Some things to consider.

The equilizer is faster than the alliegance, but it only goes to 27" draw. If you are close to all the way grown (I don't know your age) and shoot less than 27" draw than get the equilizer. It is awesome. If you are going to end up with a draw longer than 27" than the equilizer is just going to be temporary for you. 

If you want something that can go longer on the draw go with the alliegance. It is plenty fast. Also, before you go all gung ho on the alliegance, at least shoot the Tribute also. That is the one I went with. Just a few fps slower (still rates 328) but it has less shock yet and it is shorter, but still has an extra long riser (same as alliegance) so it is very stable. 
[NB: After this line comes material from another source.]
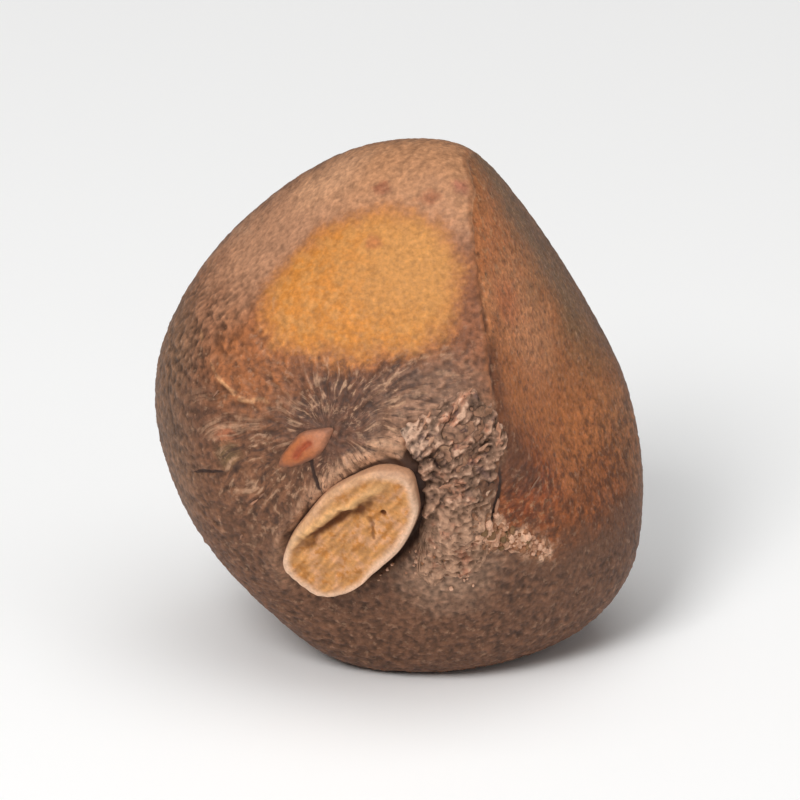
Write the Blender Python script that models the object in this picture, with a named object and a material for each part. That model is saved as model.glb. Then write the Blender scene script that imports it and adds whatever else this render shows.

Good luck with your decisions.


----------



## WV hoyt shooter (Feb 10, 2006)

I will never shoot a bowtech i just don't like them.....the way they shoot in my opinion is no match to a Hoyt....and I have shot hoyts for a while and I never noticed any shock in the hand after shooting my bows.....but i say go with what you want to shoot and thats all that matters


ps. the trykon is the only bow that hoyt makes you can't change the draw on...and thats really for people who are done growing....


----------



## Brown Eyed Girl (Aug 24, 2005)

Hoyt


----------



## DeadEye09 (Mar 16, 2006)

Im a new archer and i jsut bought a Hoyt and i LOVE IT. it is very smooth and forgiving and quiet. i would definitely stick with the Hoyt.


----------



## hoytbowhunting (Sep 5, 2005)

*Hoyt*

HOYT all the way............JOSH BYERLY


----------



## YNGARCHER (Jun 17, 2003)

I am waiting on my hoyt. I just ordered a used Ultratec. I am super excited.


----------



## smitty09 (Mar 21, 2006)

*hoyt all the way*

I shoot a brand new hoyt powertec and I love it, but one thing I can say about bowtech is that if the arrow does not get there the limbs sure will. That is my opinion and if I were you I would stick with HOYT!!!!


----------



## die-languh (Mar 23, 2005)

Allways Hoyt, Nothing else comes close.


----------



## arnie-da-archer (Oct 29, 2005)

Reece said:


> That isnt even a question. Hoyt. . .


 this guys got it right stick with a hoyt and they look better


----------



## NY eXtReMe (Mar 29, 2006)

I'd go with a hoyt.


----------



## Tweedr82 (Jan 31, 2006)

mbklmann said:


> Go to your local bowshop and wear a blindfold and shoot both and see which one feels the best so your not obligated to picking a bow by what name it has on it. Names of bows dont matter. Heck, shoot more than just hoyt and bowtech and get whatever feels comfortable. Dont get the most expensive bow you can just because you can.


first of all i wouldn't wanna be in that shop. but your right names don't matter, but designs do. as he said you have to shoot the bow you are comfortable with, not the name. each bow is gonna have strong points and weak points it is up to you to decide which of these points are important and which aren't 

example:
I like a short manuverable bow that is quiet completely vibration free and has enough power to punch through a 250lb boar. So i got the tribute. i was also looking at the trykon and switchback. My hands felt to big for the Trykon and i really didn't care for the way the switchback drew.


----------



## XShot4062 (Jan 30, 2005)

Hoyt


----------



## practice-more (Nov 10, 2005)

*hoyts for sale*

I have an 03 camo cyber tec for sale
60lb ~31" max
XT 2000
sight, rest, stab, 6 arrows
$450
My ultra tec will soon be for sale too
2005 fusion
50lb 30.5" max
XT 3000
bare bow $550

I am a hoyt fanatic, but I think BowTec makes good products as well.
If you are interested at all let me know.

Mitch


----------



## X Killer (Mar 7, 2005)

You don't even need to think about this....Hoyt. I have never shot a BowTech before so i do not have first hand knowledge but i do no therecan be loud. I always have shot a hoyt and probaly never will shoot anything else.I have never had problem with them before andhave heard of onlya couple people evering haveing a mayjor problem.


----------



## bowtech au (Feb 5, 2006)

*Bt*

find a bowtech, shoot it, smile and pay the good man:wink:


----------



## J-Dunlap (Feb 26, 2006)

stick with the hoyt


----------



## PodunkArcher (Jun 1, 2005)

*Hoyt...*

Hoyt has the better limb, limb pocket, riser because its stiffer and less liable to warp (ive seen bowtech risers bend), and get the cam 1/2 and you wont have to worry about your local proshop having the right module in stock for your draw length then having to order the speed mod. that is an extra $10. oh what else...the shock absorbers on hoyts are better cept in the trykons. and they are more accurate than a bowtech...and weight about the same if you dont count that crappy ***** trykon.


----------



## bowhuntingkid14 (Mar 21, 2005)

*bowtech*

get a bowtech


----------



## HoytShooter89 (Apr 16, 2006)

Buck N Rut said:


> It's all in what you feel comfortable with. I myself, don't care for bowtech, but other guys swear by them. I'm just comfortable with Hoyt and they've never done me wrong.


i agree


----------